What's Medicare Got To Do With It? Part I

Everything. Health care reform and Medicare are inextricable as our legislators attempt to construct or deconstruct how we as a nation are going to afford health care in the coming decades. Even if you are too young for Medicare benefits and currently have insurance, and yes, even if you don't have insurance at all, Medicare is key. It is key for a number of reasons, the most important being it is the pay schedule that private insurance companies use to tie what it pays to doctors and hospitals. Forget everything you have been told about private insurance 'negotiating' with doctors and hospitals about what to pay them. Commercial or private insurance has been using Medicare as a basis for payment for years. Typically they will pay 20 to 30% over current Medicare rates. I have currently seen this rate drop to 15% over Medicare. But never more than 30%. This is the range of 'negotiation', and unless there is a compelling reason given why an insurance company should pay a particular doctor or hospital more than what they are offering, they state the % of Medicare they are willing to pay and that is the end of the conversation. That 'compelling reason' may be that there is only one physician offering a particular service. That may get the doctor a percentage or two more than what was initially offered. But the take away is that doctors and hospitals aren't 'driving the bus' so to speak, on what they get paid - Medicare is.

As a government social program, Medicare has always been, as it should be, the lowest payor for health services. Most physicians regarded accepting Medicare patients as their responsibility to care for our country's aging population. The doctor's patients who had private insurance made up for the low payments of Medicare. But Medicare has been been reducing what they pay doctors and hosptials for the past twenty five years. Private or commercial insurance companies wised up, and tied their their wagon to Medicare. Subsequently, insurance companies have been able to steadily reduce their payments to doctors and hospitals over the past fifteen years.

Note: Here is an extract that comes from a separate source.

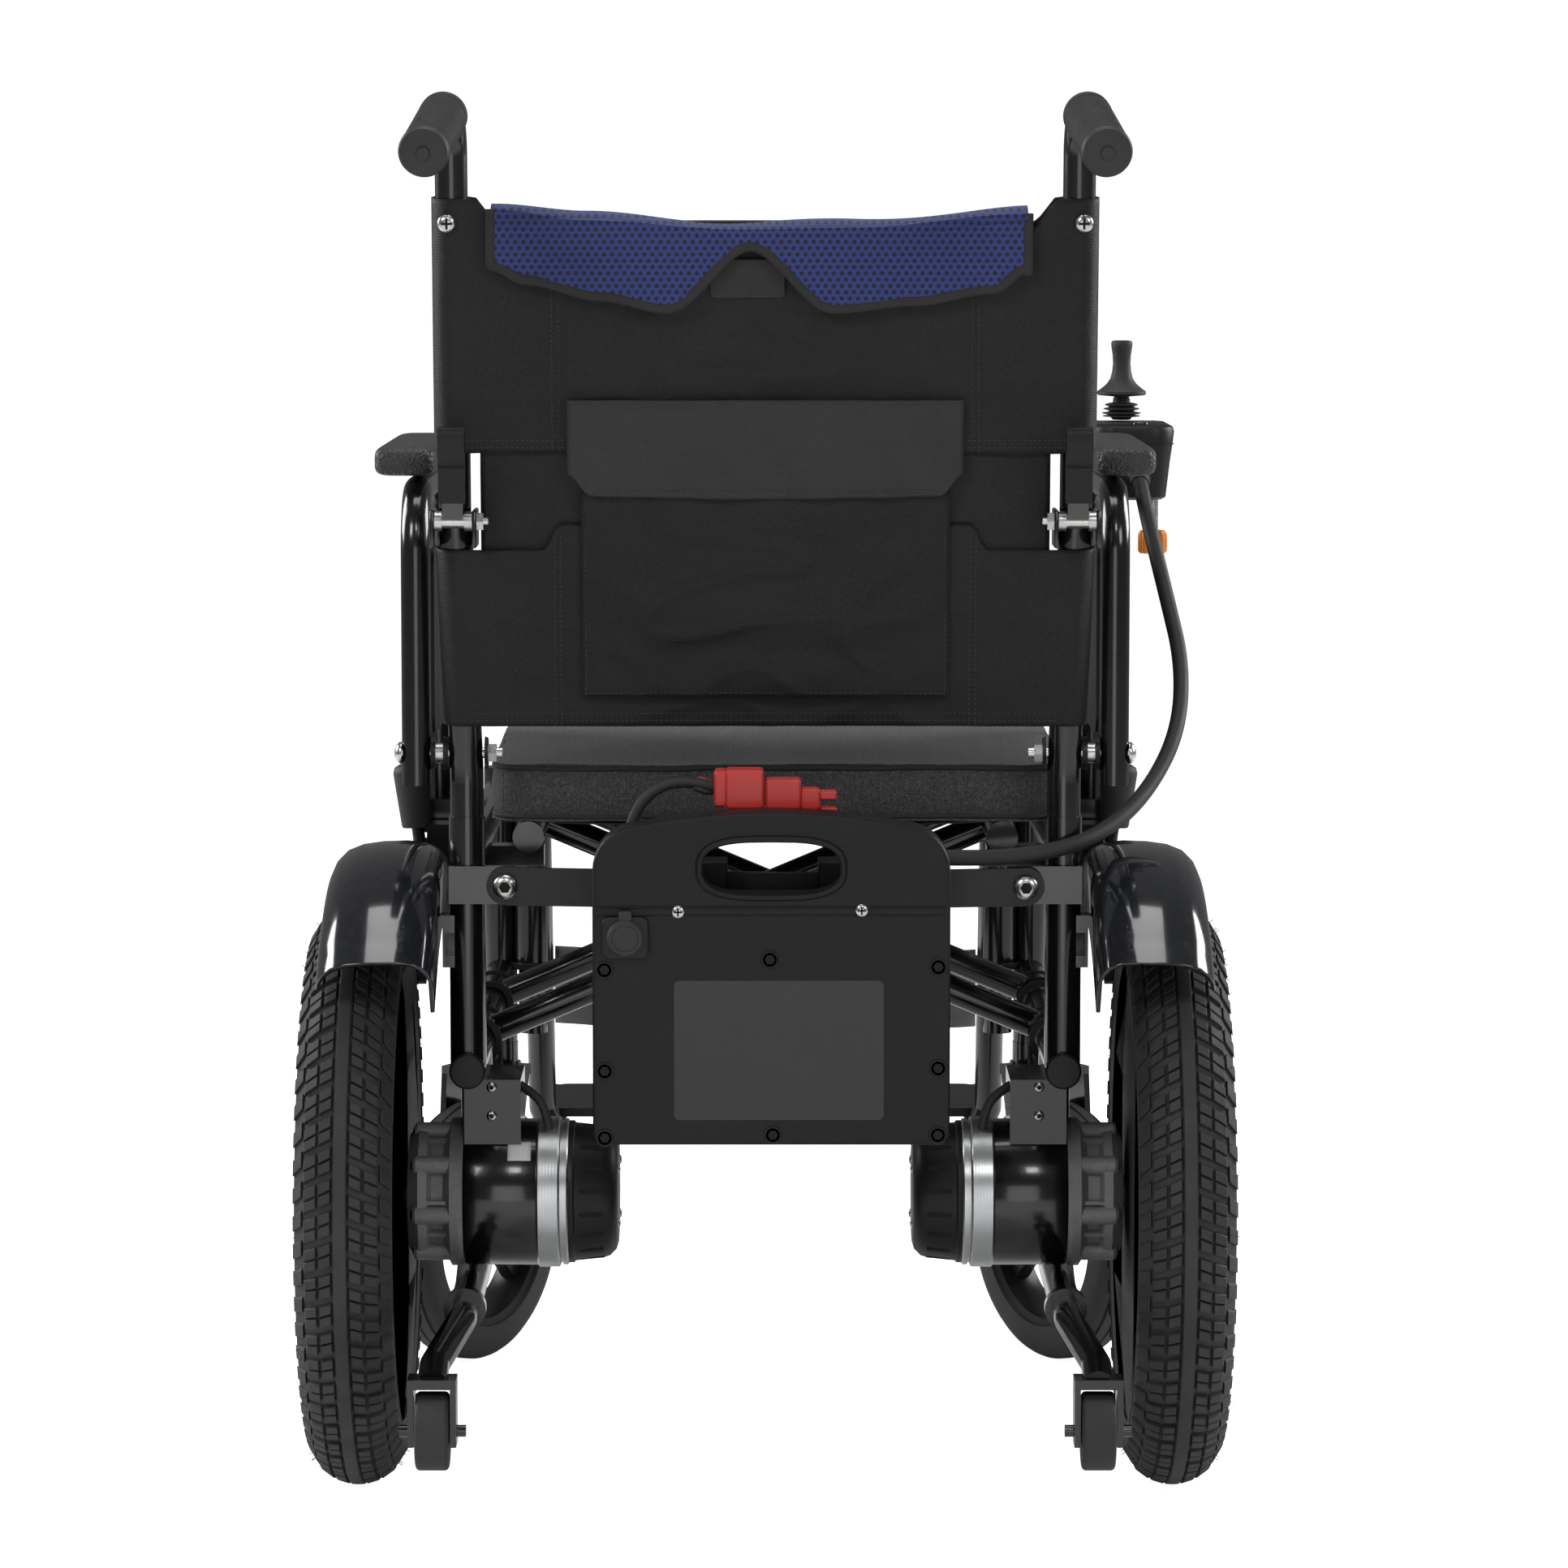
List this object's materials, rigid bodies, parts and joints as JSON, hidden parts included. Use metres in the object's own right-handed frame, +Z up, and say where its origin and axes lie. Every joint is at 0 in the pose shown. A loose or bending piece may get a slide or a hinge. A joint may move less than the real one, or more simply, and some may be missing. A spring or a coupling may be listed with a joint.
{
  "type": "power wheelchair",
  "caption": "Folding power wheelchair with rear motor drive, lift-out battery, half-fold back, flip-up armrests and footplates.",
  "frame": {"origin": "on the floor, in the middle of the chair outline", "axes": "+X the user's right, +Y forward, +Z up"},
  "size_m": [0.629, 1.002, 0.9629],
  "materials": {
    "frame_black": "gloss powder coat",
    "rubber_black": "matte moulded rubber",
    "tyre": "pneumatic tyre",
    "rim_black": "satin",
    "plastic_black": "satin moulded",
    "plastic_gloss": "gloss moulded",
    "cast_aluminium": "rough casting",
    "zinc": "zinc plated",
    "nylon_black": "coated oxford nylon",
    "knit_black": "woven knit",
    "mesh_blue": "air mesh",
    "strap_grey": "webbing cloth",
    "battery_plastic": "fine textured",
    "red_plastic": "moulded",
    "cable_black": "soft sheath",
    "pad_vinyl": "pebbled foam skin"
  },
  "bodies": {
    "left_frame": {"side_frame_left": "frame_black", "gearbox_left": "cast_aluminium", "drive_motor_left": "frame_black", "fender_left": "plastic_gloss", "anti_tip_tube_left": "frame_black", "footrest_hanger_left": "frame_black", "frame_fasteners_left": "zinc", "back_sling_lower": "nylon_black", "calf_strap": "strap_grey"},
    "right_frame": {"side_frame_right": "frame_black", "gearbox_right": "cast_aluminium", "drive_motor_right": "frame_black", "fender_right": "plastic_gloss", "anti_tip_tube_right": "frame_black", "footrest_hanger_right": "frame_black", "frame_fasteners_right": "zinc", "joystick_cable": "cable_black"},
    "cross_brace_left": {"cross_brace_left": "frame_black"},
    "cross_brace_right": {"cross_brace_right": "frame_black"},
    "seat": {"seat_sling": "nylon_black", "seat_cushion": "knit_black"},
    "battery": {"battery_case": "battery_plastic", "battery_cover": "battery_plastic", "battery_cells": "plastic_black", "battery_lead": "cable_black", "power_connector": "red_plastic"},
    "crossbar_left": {"crossbar_left": "frame_black"},
    "crossbar_right": {"crossbar_right": "frame_black"},
    "back_left": {"back_post_left": "frame_black", "push_grip_left": "rubber_black", "back_sling_upper": "nylon_black", "mesh_back_pad": "mesh_blue"},
    "back_right": {"back_post_right": "frame_black", "push_grip_right": "rubber_black"},
    "armrest_left": {"armrest_frame_left": "frame_black", "armrest_pad_left": "pad_vinyl", "skirt_guard_left": "plastic_black"},
    "armrest_right": {"armrest_frame_right": "frame_black", "armrest_pad_right": "pad_vinyl", "skirt_guard_right": "plastic_black", "controller_housing": "plastic_black"},
    "power_button": {"power_button": "plastic_gloss"},
    "joystick_boot": {"joystick_boot": "rubber_black"},
    "joystick": {"joystick": "plastic_black"},
    "wheel_left": {"drive_rim_left": "rim_black", "drive_tyre_left": "tyre"},
    "caster_fork_left": {"caster_fork_left": "frame_black"},
    "caster_wheel_left": {"caster_wheel_left": "rubber_black"},
    "anti_tip_wheel_left": {"anti_tip_wheel_left": "rubber_black"},
    "brake_lever_left": {"brake_lever_left": "plastic_black"},
    "footplate_left": {"footplate_left": "plastic_black"},
    "release_lever_left": {"release_lever_left": "plastic_black"},
    "wheel_right": {"drive_rim_right": "rim_black", "drive_tyre_right": "tyre"},
    "caster_fork_right": {"caster_fork_right": "frame_black"},
    "caster_wheel_right": {"caster_wheel_right": "rubber_black"},
    "anti_tip_wheel_right": {"anti_tip_wheel_right": "rubber_black"},
    "brake_lever_right": {"brake_lever_right": "plastic_black"},
    "footplate_right": {"footplate_right": "plastic_black"},
    "release_lever_right": {"release_lever_right": "plastic_black"}
  },
  "joints": [
    {"name": "frame_fold", "type": "hinge", "parent": "left_frame", "child": "cross_brace_left", "pos_m": [-0.205, 0, 0.295], "axis": [0, -1, 0], "range_deg": [0, 26], "deforming": ["seat_sling", "seat_cushion", "back_sling_lower", "back_sling_upper", "mesh_back_pad", "calf_strap"]},
    {"name": "cross_pivot", "type": "hinge", "parent": "cross_brace_left", "child": "cross_brace_right", "pos_m": [0, 0, 0.38088], "axis": [0, -1, 0], "range_deg": [-52, 0]},
    {"name": "right_frame_pivot", "type": "hinge", "parent": "cross_brace_right", "child": "right_frame", "pos_m": [0.205, 0, 0.295], "axis": [0, -1, 0], "range_deg": [0, 26]},
    {"name": "seat_level", "type": "hinge", "parent": "cross_brace_left", "child": "seat", "pos_m": [0, 0, 0.38088], "axis": [0, -1, 0], "range_deg": [-26, 0]},
    {"name": "battery_lift", "type": "slide", "parent": "seat", "child": "battery", "axis": [0, 0, 1], "range_m": [0, 0.16]},
    {"name": "crossbar_fold_left", "type": "hinge", "parent": "left_frame", "child": "crossbar_left", "pos_m": [-0.178, 0, 0.424], "axis": [0, 1, 0], "range_deg": [0, 47]},
    {"name": "crossbar_fold_right", "type": "hinge", "parent": "right_frame", "child": "crossbar_right", "pos_m": [0.178, 0, 0.424], "axis": [0, -1, 0], "range_deg": [0, 47]},
    {"name": "back_fold", "type": "hinge", "parent": "left_frame", "child": "back_left", "pos_m": [0, -0.31639, 0.675], "axis": [1, 0, 0], "range_deg": [0, 95]},
    {"name": "back_fold_right", "type": "hinge", "parent": "right_frame", "child": "back_right", "pos_m": [0, -0.31639, 0.675], "axis": [1, 0, 0], "range_deg": [0, 95]},
    {"name": "armrest_flip_left", "type": "hinge", "parent": "left_frame", "child": "armrest_left", "pos_m": [-0.205, -0.274, 0.5135], "axis": [1, 0, 0], "range_deg": [0, 95]},
    {"name": "armrest_flip_right", "type": "hinge", "parent": "right_frame", "child": "armrest_right", "pos_m": [0.205, -0.274, 0.5135], "axis": [1, 0, 0], "range_deg": [0, 95], "deforming": ["joystick_cable"]},
    {"name": "power_button_press", "type": "slide", "parent": "armrest_right", "child": "power_button", "axis": [0, 0, -1], "range_m": [0, 0.0015], "stiffness_N_per_m": 300},
    {"name": "joystick_pitch", "type": "hinge", "parent": "armrest_right", "child": "joystick_boot", "pos_m": [0.264, 0.051, 0.731], "axis": [1, 0, 0], "range_deg": [-15, 15], "stiffness_Nm_per_rad": 0.05},
    {"name": "joystick_roll", "type": "hinge", "parent": "joystick_boot", "child": "joystick", "pos_m": [0.264, 0.051, 0.731], "axis": [0, 1, 0], "range_deg": [-15, 15], "stiffness_Nm_per_rad": 0.05},
    {"name": "drive_wheel_spin_left", "type": "hinge", "parent": "left_frame", "child": "wheel_left", "pos_m": [-0.282, -0.244, 0.203], "axis": [1, 0, 0], "continuous": true},
    {"name": "caster_swivel_left", "type": "hinge", "parent": "left_frame", "child": "caster_fork_left", "pos_m": [-0.205, 0.196, 0], "axis": [0, 0, 1], "continuous": true},
    {"name": "caster_spin_left", "type": "hinge", "parent": "caster_fork_left", "child": "caster_wheel_left", "pos_m": [-0.225, 0.16136, 0.1], "axis": [0.866, -0.5, 0], "continuous": true},
    {"name": "anti_tip_spin_left", "type": "hinge", "parent": "left_frame", "child": "anti_tip_wheel_left", "pos_m": [-0.219, -0.475, 0.085], "axis": [1, 0, 0], "continuous": true},
    {"name": "parking_brake_left", "type": "hinge", "parent": "left_frame", "child": "brake_lever_left", "pos_m": [-0.246, -0.048, 0.408], "axis": [-1, 0, 0], "range_deg": [0, 10]},
    {"name": "footplate_flip_left", "type": "hinge", "parent": "left_frame", "child": "footplate_left", "pos_m": [-0.174, 0, 0.148], "axis": [0, -1, 0], "range_deg": [0, 85]},
    {"name": "back_release_left", "type": "hinge", "parent": "back_left", "child": "release_lever_left", "pos_m": [-0.211, -0.33139, 0.699], "axis": [-1, 0, 0], "range_deg": [0, 12], "stiffness_Nm_per_rad": 0.6},
    {"name": "drive_wheel_spin_right", "type": "hinge", "parent": "right_frame", "child": "wheel_right", "pos_m": [0.282, -0.244, 0.203], "axis": [1, 0, 0], "continuous": true},
    {"name": "caster_swivel_right", "type": "hinge", "parent": "right_frame", "child": "caster_fork_right", "pos_m": [0.205, 0.196, 0], "axis": [0, 0, 1], "continuous": true},
    {"name": "caster_spin_right", "type": "hinge", "parent": "caster_fork_right", "child": "caster_wheel_right", "pos_m": [0.225, 0.16136, 0.1], "axis": [0.866, 0.5, 0], "continuous": true},
    {"name": "anti_tip_spin_right", "type": "hinge", "parent": "right_frame", "child": "anti_tip_wheel_right", "pos_m": [0.219, -0.475, 0.085], "axis": [1, 0, 0], "continuous": true},
    {"name": "parking_brake_right", "type": "hinge", "parent": "right_frame", "child": "brake_lever_right", "pos_m": [0.246, -0.048, 0.408], "axis": [-1, 0, 0], "range_deg": [0, 10]},
    {"name": "footplate_flip_right", "type": "hinge", "parent": "right_frame", "child": "footplate_right", "pos_m": [0.174, 0, 0.148], "axis": [0, 1, 0], "range_deg": [0, 85]},
    {"name": "back_release_right", "type": "hinge", "parent": "back_right", "child": "release_lever_right", "pos_m": [0.211, -0.33139, 0.699], "axis": [-1, 0, 0], "range_deg": [0, 12], "stiffness_Nm_per_rad": 0.6}
  ],
  "couplings": [
    {"joint": "cross_pivot", "follows": "frame_fold", "ratio": -2},
    {"joint": "right_frame_pivot", "follows": "frame_fold", "ratio": 1},
    {"joint": "seat_level", "follows": "frame_fold", "ratio": -1},
    {"joint": "crossbar_fold_left", "follows": "frame_fold", "ratio": 1.8077},
    {"joint": "crossbar_fold_right", "follows": "frame_fold", "ratio": 1.8077},
    {"joint": "back_fold_right", "follows": "back_fold", "ratio": 1}
  ]
}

It is for this reason I don't really understand how the public option will work in increasing competition among the private insurance industry, as our politicians so emphatically posture . Perhaps commercial insurance companies will have to lower what they are charging businesses/individuals for their plans since they will be competing with the public option. I understand that. But that is what we pay for insurance, not what is paid to our health care providers. There is no competition driving what is actually paid out for our health care services, ie what we pay the doctors. For medical practices struggling to stay in business, their payments from private insurance will continue to plummet because, as explained, they will continue to be paid based on Medicare and/or the so called public option. Because private medical offices, or self employed physicians have no control over what they are paid (no negotiating with the insurance companies) and their costs of doing business (rent, staff, technology, medical malpractice premiums) continue to rise, they will not be able to stay in business. Private medical offices, or self employed physicans will cease to exist and a single payor system will emerge. Insurance companies win in either scenario.